When the issue is net neutrality, Republicans say they're afraid of the federal government having control over the Internet. On ICANN, the fear is reversed.
**FILE**Internet users work at computers at the Philadelphia Public Library in Philadelphia on May 31, 2002.
**FILE**Internet users work at computers at the Philadelphia Public Library in Philadelphia on May 31, 2002.
When the issue is net neutrality, congressional Republicans say they're afraid of the federal government having control over the future of the Internet. When the issue is the Internet Corporation for Assigned Names and Numbers (ICANN), those same GOP lawmakers say they're afraid of the federal government losing control over the future of the Internet.

The House voted Thursday to delay the Obama administration's plans to relinquish the United States' oversight of fundamental Internet functions. In a 245-177 vote -- including 17 Democrats -- the House approved a Republican amendment that would halt the administration's plans to end its contract with the company that coordinates Internet addresses.... [Rep. John Shimkus' (R-Ill.)] amendment would require the Government Accountability Office to conduct a study before the Commerce Department can proceed with its plans to hand off its oversight role of the system.

As political debates go, this one's been lurking in the background the last few months, with complaints largely limited to conservative circles. Fox News helped get the ball rolling in March -- viewers were told that rascally President Obama chose unilaterally to "give away" the Internet -- but it's been percolating ever since. (Republican support for the measure yesterday was unanimous.)
 
Former House Speaker Newt Gingrich warned supporters, "Every American should worry about Obama giving up control of the Internet to an undefined group. This is very, very dangerous." Senate Republicans appear eager to follow in the House's lead, with Sen. Tim Scott (R-S.C.), among others, warning that we may be "putting ourselves in a situation where censorship-laden governments like China or Russia could take a firm hold on the Internet itself."
 
A veteran of the Bush/Cheney administration, who apparently wasn't kidding, compared the move to Carter and the Panama Canal.
 
There's an interesting story here, but the whining and fear-mongering is wildly unnecessary.
 
Jonathan Zittrain, a professor of law and computer science at Harvard, recently had a great piece explaining the policies surrounding the Internet's plumbing.

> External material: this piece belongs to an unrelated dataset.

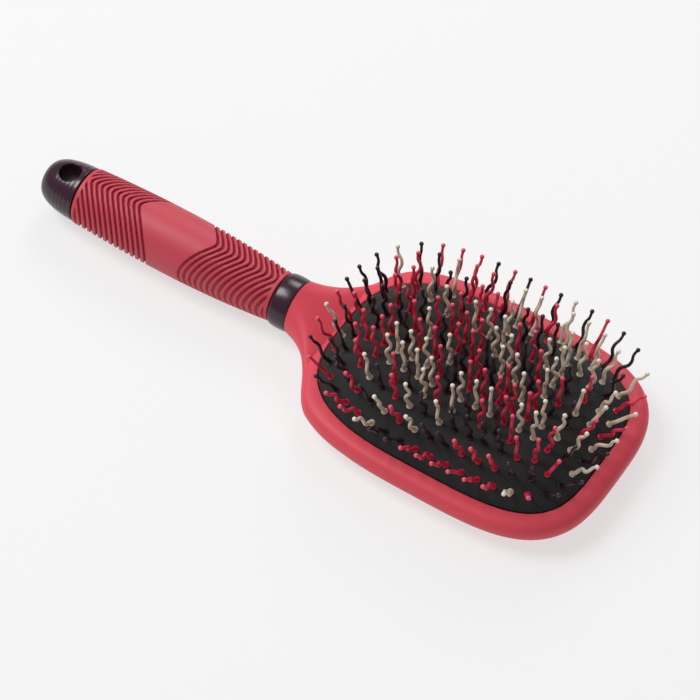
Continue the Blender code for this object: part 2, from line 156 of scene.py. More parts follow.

On March 14, the U.S. government announced that it would seek to relinquish a privileged role in the management of Internet names and numbers. An organization called ICANN -- the non-profit Internet Corporation for Assigned Names and Numbers -- is to continue doing what it's doing without maintaining an ongoing contract with the Department of Commerce to do it. And what does ICANN do? It helps keep IP addresses in order, ensuring that each address -- used to let parties on the Internet identify one another -- is not assigned more than once. And it facilitates the addition of "top level domains," those suffixes like .com, .org, .uk, and more recently, .clothing, which, with a concatenation of names to their left, become the names for nearly all online destinations, including newrepublic.com. A receding role for the U.S. government has been anticipated for over a decade, and the move is both wise and of little impact.

Zittrain's piece explains all of this in helpful detail -- it's well worth reading -- but I'd just emphasize that the transition away from U.S. control was planned for and inevitable. It's not that Americans have done a poor job -- on the contrary, we've been fine stewards -- but the phase out was baked into the cake in the late '90s. By all indications, the system is stable and ready to lose the Commerce Department's training wheels.
 
What about the future implications? The perceived dangers aren't quite what they're cracked up to be.

First, the U.S. government control so far has had minimal impact on how ICANN has operated. For example, there was some consternation within the U.S. Congress about the creation of a .xxx domain, which was within ICANN's purview to create. This likely delayed .xxx, but it didn't stop it. And that accords with the government's role in ICANN's creation: Had it tried to be more heavy-handed, it's not clear that it could have pulled off the move to a new IANA. Whoever newly contracts with ICANN for these IANA functions -- yes, once again the U.S. government has vaguely called for a new organization to step up -- will be similarly constrained. So there's no obvious place for Russia or China to take control. Second, the plausible ways in which ICANN could trample free speech are narrow. ICANN does not itself hand out domain names -- it only designates who runs each list of names. ICANN does not directly "shut down" names or otherwise deal in individual decisions. So far it has established procedures in some domains for trademark-like disputes to play out. But these are only over domain names themselves -- not over claims of behavior taking place more generally on a Web site. Register gap.clothing and be prepared to justify your action through an ICANN-approved process; sell fake Gap clothing on your website goodclothes.clothing and that process won't have anything to say about it. Any attempt to impose broad-based censorship through domain name assignments would be met with stiff resistance by the operators of domain name registries, and ultimately by the Internet Service Providers who choose to consult those registries for information about what destination each name represents. Anyone trying to tighten the screws too much will simply strip them.

Whether Congress will successfully prevent the transfer is unclear -- we don't yet know what the Senate plans to do and/or how much the White House cares -- but in the meantime, the freak-out is excessive.